Starting from the line containing "Write the Blender Python", write out every remaining line exactly, the last one included.

[BEGIN MATERIALS PROVIDED]

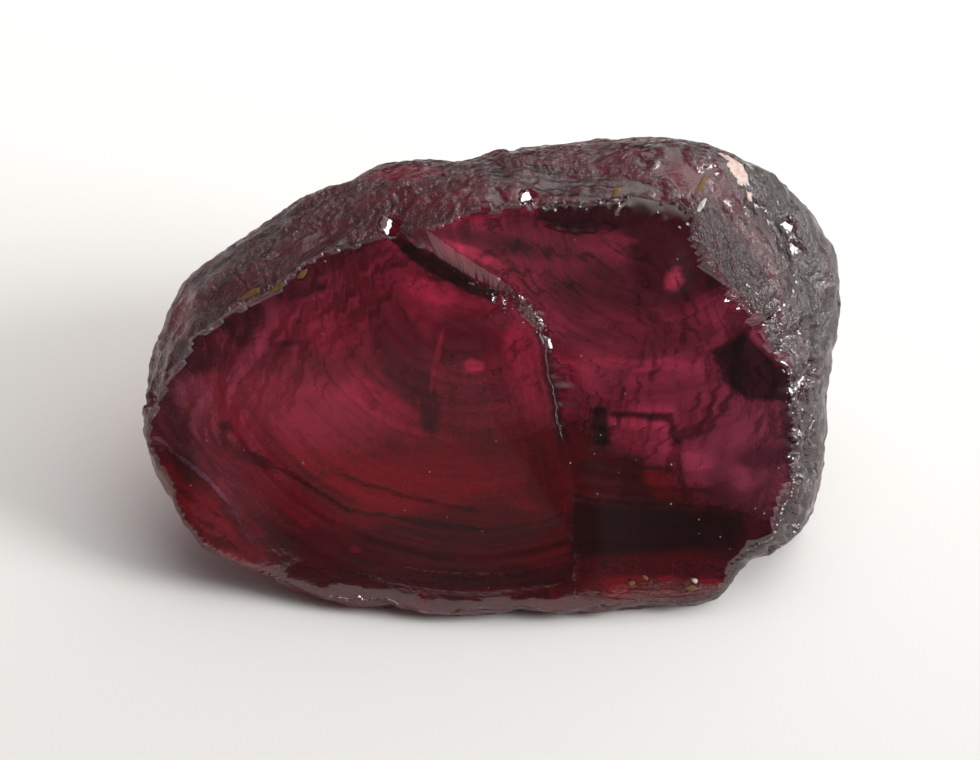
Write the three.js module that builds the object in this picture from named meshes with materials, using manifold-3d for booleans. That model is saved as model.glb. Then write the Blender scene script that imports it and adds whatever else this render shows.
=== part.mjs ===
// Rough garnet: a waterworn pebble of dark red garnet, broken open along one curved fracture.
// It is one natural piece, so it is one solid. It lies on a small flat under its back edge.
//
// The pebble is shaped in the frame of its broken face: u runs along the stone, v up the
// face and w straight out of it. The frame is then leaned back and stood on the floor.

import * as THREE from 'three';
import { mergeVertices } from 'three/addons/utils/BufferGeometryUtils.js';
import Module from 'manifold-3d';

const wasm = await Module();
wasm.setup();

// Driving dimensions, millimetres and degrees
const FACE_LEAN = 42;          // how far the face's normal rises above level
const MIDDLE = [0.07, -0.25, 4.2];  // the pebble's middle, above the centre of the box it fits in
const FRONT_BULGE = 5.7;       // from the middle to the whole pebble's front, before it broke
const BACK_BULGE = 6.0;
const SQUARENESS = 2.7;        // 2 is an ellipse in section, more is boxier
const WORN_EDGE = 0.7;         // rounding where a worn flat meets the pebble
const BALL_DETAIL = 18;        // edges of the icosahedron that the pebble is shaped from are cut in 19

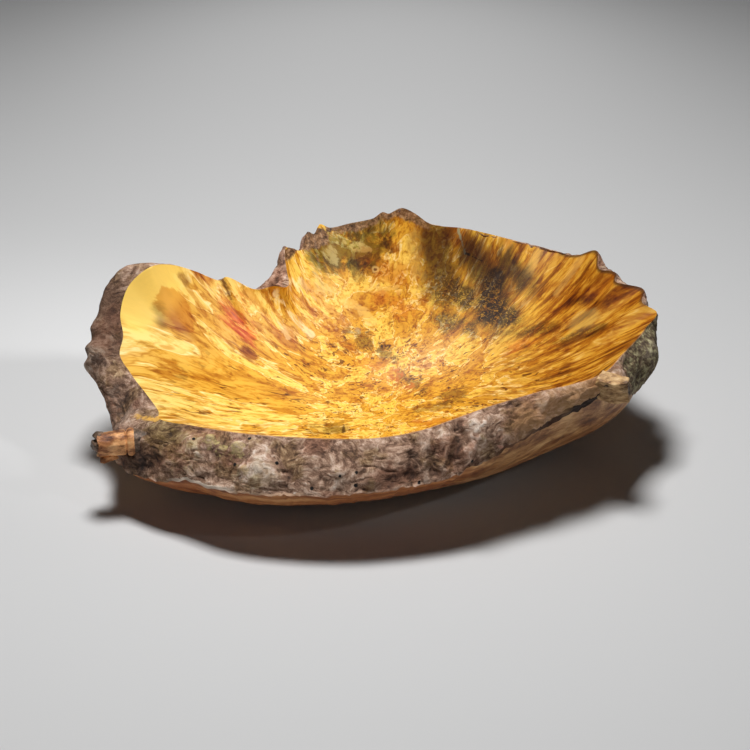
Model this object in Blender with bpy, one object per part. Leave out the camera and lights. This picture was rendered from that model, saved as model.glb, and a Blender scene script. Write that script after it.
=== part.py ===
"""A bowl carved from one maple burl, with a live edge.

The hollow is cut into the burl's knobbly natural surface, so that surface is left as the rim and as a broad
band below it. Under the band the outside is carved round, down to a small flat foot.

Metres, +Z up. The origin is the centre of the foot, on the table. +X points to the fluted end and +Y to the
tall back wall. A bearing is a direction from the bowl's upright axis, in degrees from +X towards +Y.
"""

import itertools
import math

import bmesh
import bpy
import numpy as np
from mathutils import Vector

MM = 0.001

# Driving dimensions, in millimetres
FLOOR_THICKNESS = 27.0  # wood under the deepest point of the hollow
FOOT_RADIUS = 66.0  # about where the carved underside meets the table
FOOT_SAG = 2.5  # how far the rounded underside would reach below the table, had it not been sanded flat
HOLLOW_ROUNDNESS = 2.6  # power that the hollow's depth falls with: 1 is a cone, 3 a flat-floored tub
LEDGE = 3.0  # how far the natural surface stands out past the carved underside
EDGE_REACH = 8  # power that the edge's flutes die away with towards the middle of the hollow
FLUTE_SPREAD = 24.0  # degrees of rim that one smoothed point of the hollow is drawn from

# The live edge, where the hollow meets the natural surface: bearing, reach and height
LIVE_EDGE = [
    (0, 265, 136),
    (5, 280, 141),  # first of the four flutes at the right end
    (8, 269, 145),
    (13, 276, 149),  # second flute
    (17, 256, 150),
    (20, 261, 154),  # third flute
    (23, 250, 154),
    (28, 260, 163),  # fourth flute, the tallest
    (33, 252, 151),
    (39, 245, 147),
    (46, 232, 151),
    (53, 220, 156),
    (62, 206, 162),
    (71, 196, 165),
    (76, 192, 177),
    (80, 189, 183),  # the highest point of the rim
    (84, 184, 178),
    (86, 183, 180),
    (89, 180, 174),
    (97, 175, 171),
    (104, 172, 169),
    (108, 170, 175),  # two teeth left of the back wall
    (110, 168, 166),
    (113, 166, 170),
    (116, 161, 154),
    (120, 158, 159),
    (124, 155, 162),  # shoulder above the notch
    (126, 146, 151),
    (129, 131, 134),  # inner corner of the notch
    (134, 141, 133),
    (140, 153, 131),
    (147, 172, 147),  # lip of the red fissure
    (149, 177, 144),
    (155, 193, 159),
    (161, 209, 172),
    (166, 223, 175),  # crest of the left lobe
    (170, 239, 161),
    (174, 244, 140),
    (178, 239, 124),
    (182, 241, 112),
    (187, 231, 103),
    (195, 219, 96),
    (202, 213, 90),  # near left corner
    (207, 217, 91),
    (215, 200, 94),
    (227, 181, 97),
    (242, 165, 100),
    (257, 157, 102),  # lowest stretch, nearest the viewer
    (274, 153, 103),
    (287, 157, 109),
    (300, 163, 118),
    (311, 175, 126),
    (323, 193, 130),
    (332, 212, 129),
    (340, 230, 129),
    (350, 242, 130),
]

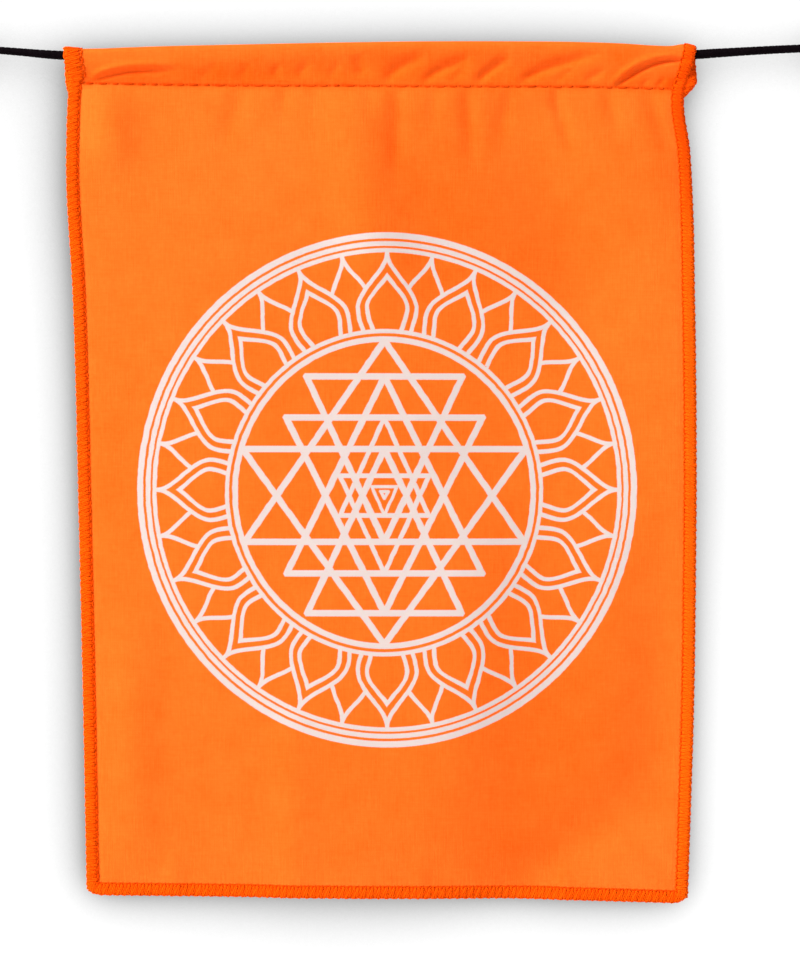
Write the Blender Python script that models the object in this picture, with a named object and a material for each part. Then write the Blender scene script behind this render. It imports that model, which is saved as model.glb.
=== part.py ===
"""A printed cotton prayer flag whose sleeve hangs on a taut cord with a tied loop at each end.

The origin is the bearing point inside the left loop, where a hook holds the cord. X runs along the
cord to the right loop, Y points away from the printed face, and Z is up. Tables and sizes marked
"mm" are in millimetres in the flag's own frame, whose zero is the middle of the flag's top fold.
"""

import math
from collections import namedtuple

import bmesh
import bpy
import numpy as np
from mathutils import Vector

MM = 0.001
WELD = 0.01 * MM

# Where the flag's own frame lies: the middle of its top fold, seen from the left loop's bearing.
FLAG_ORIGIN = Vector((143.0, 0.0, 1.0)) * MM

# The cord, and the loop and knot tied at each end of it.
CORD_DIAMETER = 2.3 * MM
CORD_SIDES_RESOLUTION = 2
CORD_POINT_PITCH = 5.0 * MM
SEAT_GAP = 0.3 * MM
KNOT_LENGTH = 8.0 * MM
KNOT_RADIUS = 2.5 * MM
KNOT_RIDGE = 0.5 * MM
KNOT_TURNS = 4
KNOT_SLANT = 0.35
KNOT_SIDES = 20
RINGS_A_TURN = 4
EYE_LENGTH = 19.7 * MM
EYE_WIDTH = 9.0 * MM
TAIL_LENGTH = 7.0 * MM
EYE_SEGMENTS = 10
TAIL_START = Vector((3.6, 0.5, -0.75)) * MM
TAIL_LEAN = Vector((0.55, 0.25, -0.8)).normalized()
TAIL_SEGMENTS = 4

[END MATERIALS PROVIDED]

- _TASK ANSWER_:
Write the Blender Python script that models the object in this picture, with a named object and a material for each part. Then write the Blender scene script behind this render. It imports that model, which is saved as model.glb.
=== part.py ===
"""A printed cotton prayer flag whose sleeve hangs on a taut cord with a tied loop at each end.

The origin is the bearing point inside the left loop, where a hook holds the cord. X runs along the
cord to the right loop, Y points away from the printed face, and Z is up. Tables and sizes marked
"mm" are in millimetres in the flag's own frame, whose zero is the middle of the flag's top fold.
"""

import math
from collections import namedtuple

import bmesh
import bpy
import numpy as np
from mathutils import Vector

MM = 0.001
WELD = 0.01 * MM

# Where the flag's own frame lies: the middle of its top fold, seen from the left loop's bearing.
FLAG_ORIGIN = Vector((143.0, 0.0, 1.0)) * MM

# The cord, and the loop and knot tied at each end of it.
CORD_DIAMETER = 2.3 * MM
CORD_SIDES_RESOLUTION = 2
CORD_POINT_PITCH = 5.0 * MM
SEAT_GAP = 0.3 * MM
KNOT_LENGTH = 8.0 * MM
KNOT_RADIUS = 2.5 * MM
KNOT_RIDGE = 0.5 * MM
KNOT_TURNS = 4
KNOT_SLANT = 0.35
KNOT_SIDES = 20
RINGS_A_TURN = 4
EYE_LENGTH = 19.7 * MM
EYE_WIDTH = 9.0 * MM
TAIL_LENGTH = 7.0 * MM
EYE_SEGMENTS = 10
TAIL_START = Vector((3.6, 0.5, -0.75)) * MM
TAIL_LEAN = Vector((0.55, 0.25, -0.8)).normalized()
TAIL_SEGMENTS = 4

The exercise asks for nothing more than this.